In the late 1700s, folks used muskets that fired a single ball, which had to be manually recharged with powder, wadding and shot before the gun could be fired again. It would have been impossible for a single person with a gun to do much damage before he would have been swarmed by a mob and taken down.

They could not in any way envision a day where a person could walk into a public venue — school, church or place of business — and randomly open fire with a high-capacity firearm that shoots as rapidly as one can pull the trigger. Moreover, in their worst nightmares, they could not have foreseen a culture wherein there would be people capable of walking into a school and murdering children.

Nevertheless, they framed the amendment in such a way that it is obvious that they felt the ownership of firearms was to be a part of a well-regulated militia.
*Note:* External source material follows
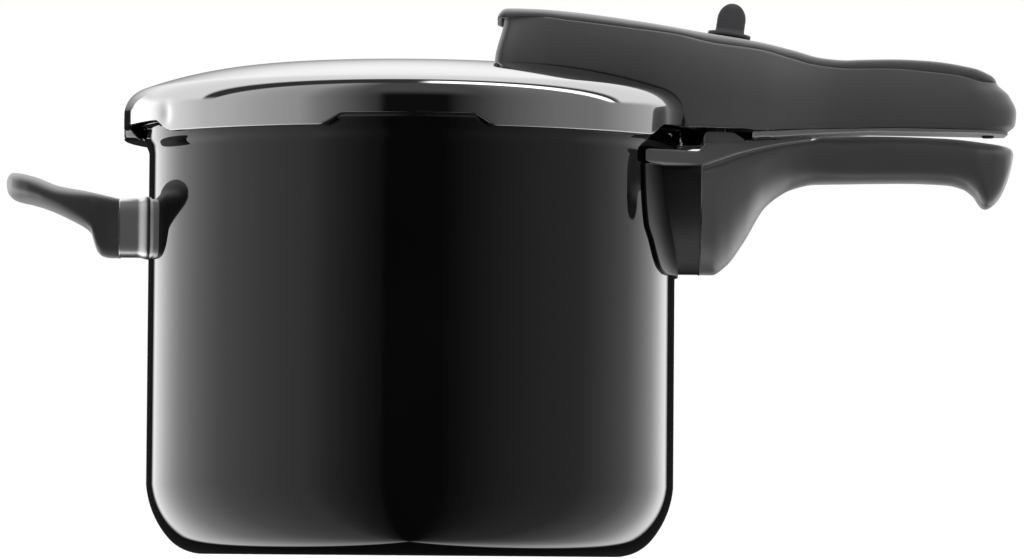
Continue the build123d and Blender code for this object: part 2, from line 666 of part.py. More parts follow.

In their day, the United States had no standing military. The volunteers who made up George Washington’s army were farmers and shop-keepers and everyday people who were expected to come to the defense of their nation should the need arise.

They had to have firearms to do that. Had the framers of the Constitution ever considered that the Second Amendment would be used to enable mass murderers, they would have never written it in such an open-ended manner. No rational person would have done so. No one of those men could have imagined a day when a gun rights lobby would buy off congressmen and congresswomen who, for fear of losing an office, would do everything possible to gloss over the violence, taking what amounts to blood money to maintain the status quo.

There is a literal mandate within the Second Amendment itself that gun ownership would be a protected right within the scope of a well-regulated militia. There is no guarantee of gun ownership apart from such a condition. Congress has both a moral and a constitutional mandate to come up with reasonable laws and regulations to put the brakes on the accelerating violence because turning a blind eye to the situation is clearly costing lives.